O Fenômeno do “Green Shoe” (Lote Suplementar)

Você pode ler no noticiário: “A empresa exerceu o Green Shoe”. O que é isso?

É um lote extra de ações que a empresa pode vender se a demanda for muito alta. Geralmente é um acréscimo de até 15% na quantidade original ofertada.

Isso serve também como um mecanismo de estabilização de preços. O banco coordenador pode usar essas ações para evitar que o preço caia muito nos primeiros dias, atuando como comprador ou vendedor para suavizar a volatilidade.

Como Analisar um IPO Sozinho?

Quais Empresas Fazem Parte da Carteira Teórica do Ibovespa?

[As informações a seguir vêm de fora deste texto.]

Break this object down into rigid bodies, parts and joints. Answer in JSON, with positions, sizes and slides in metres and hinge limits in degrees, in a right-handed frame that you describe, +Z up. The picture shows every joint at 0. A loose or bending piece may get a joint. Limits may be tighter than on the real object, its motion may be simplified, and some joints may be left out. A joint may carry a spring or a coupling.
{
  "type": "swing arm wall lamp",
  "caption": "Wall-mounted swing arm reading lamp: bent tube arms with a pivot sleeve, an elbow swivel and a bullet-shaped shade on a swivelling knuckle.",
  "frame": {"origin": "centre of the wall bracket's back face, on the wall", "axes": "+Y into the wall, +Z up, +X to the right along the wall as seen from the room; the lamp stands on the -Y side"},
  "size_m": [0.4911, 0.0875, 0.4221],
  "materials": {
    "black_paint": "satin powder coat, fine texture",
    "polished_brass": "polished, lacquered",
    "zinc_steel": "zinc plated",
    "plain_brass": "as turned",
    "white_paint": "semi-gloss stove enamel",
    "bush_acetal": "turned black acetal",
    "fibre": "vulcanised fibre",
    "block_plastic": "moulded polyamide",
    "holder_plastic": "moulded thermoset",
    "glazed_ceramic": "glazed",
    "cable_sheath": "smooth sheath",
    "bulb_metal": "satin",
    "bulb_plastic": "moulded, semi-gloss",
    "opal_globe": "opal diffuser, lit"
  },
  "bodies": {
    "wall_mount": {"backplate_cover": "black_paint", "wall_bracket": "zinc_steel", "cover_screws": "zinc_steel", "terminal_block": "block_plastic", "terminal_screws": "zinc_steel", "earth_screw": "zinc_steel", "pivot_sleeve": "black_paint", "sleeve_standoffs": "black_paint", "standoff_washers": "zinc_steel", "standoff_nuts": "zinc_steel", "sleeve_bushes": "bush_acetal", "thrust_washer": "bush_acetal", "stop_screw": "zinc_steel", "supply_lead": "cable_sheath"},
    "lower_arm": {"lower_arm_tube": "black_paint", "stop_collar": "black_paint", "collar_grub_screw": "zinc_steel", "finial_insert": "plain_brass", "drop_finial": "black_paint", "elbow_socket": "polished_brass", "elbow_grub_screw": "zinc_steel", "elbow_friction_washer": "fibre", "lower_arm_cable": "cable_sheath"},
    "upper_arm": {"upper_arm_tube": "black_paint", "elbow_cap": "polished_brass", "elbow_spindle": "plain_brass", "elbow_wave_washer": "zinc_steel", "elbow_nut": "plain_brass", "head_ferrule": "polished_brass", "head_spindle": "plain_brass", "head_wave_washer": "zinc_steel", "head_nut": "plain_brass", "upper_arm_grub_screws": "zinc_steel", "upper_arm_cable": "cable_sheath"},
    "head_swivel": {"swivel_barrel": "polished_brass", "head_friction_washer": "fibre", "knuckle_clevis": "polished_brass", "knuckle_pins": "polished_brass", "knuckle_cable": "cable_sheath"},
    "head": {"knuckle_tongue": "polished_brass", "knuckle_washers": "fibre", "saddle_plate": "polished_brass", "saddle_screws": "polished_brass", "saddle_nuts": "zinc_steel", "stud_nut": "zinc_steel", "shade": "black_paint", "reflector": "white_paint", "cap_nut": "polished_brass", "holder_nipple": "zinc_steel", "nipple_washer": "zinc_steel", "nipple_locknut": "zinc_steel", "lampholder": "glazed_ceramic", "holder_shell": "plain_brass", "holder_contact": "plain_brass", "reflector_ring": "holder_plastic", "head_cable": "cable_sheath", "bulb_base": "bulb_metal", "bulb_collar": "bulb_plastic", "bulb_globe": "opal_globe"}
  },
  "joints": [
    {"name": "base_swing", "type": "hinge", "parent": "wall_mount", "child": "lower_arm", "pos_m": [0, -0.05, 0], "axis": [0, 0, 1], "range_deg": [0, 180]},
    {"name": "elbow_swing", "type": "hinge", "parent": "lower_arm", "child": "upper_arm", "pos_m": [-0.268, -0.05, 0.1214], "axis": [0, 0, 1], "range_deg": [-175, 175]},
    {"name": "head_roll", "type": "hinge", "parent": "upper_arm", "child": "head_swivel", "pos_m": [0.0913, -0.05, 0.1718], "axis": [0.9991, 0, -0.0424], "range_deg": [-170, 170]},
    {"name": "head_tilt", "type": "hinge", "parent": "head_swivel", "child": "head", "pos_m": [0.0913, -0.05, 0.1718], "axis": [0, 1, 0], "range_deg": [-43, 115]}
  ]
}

Não entre em um IPO apenas porque seu influenciador favorito falou ou porque “todo mundo está falando”. O efeito manada é o maior causador de prejuízos em ofertas públicas.

Antes de reservar, faça este checklist:

  1. Leia o Prospecto: Foque na seção “Destinação dos Recursos”. O dinheiro vai para crescer (bom) ou para pagar dívida e fundadores (alerta)?

  2. Compare com Concorrentes: Se a Empresa X está fazendo IPO e pede um múltiplo (Preço/Lucro) de 50x, e a concorrente dela já listada na bolsa negocia a 15x, por que a novata vale tanto a mais?

  3. Analise o Momento de Mercado: Em épocas de euforia (Bolsa nas máximas históricas), a qualidade dos IPOs tende a cair, pois empresas ruins aproveitam a “festa” para abrir capital. Em épocas de crise, geralmente só empresas muito boas conseguem fazer IPO.

O IPO é o nascimento de uma empresa no mercado de capitais. Pode ser o início de uma jornada de multiplicação de patrimônio para o sócio paciente, ou uma armadilha de liquidez para o especulador desatento. A diferença entre os dois resultados está, invariavelmente, na qualidade da informação que você consome.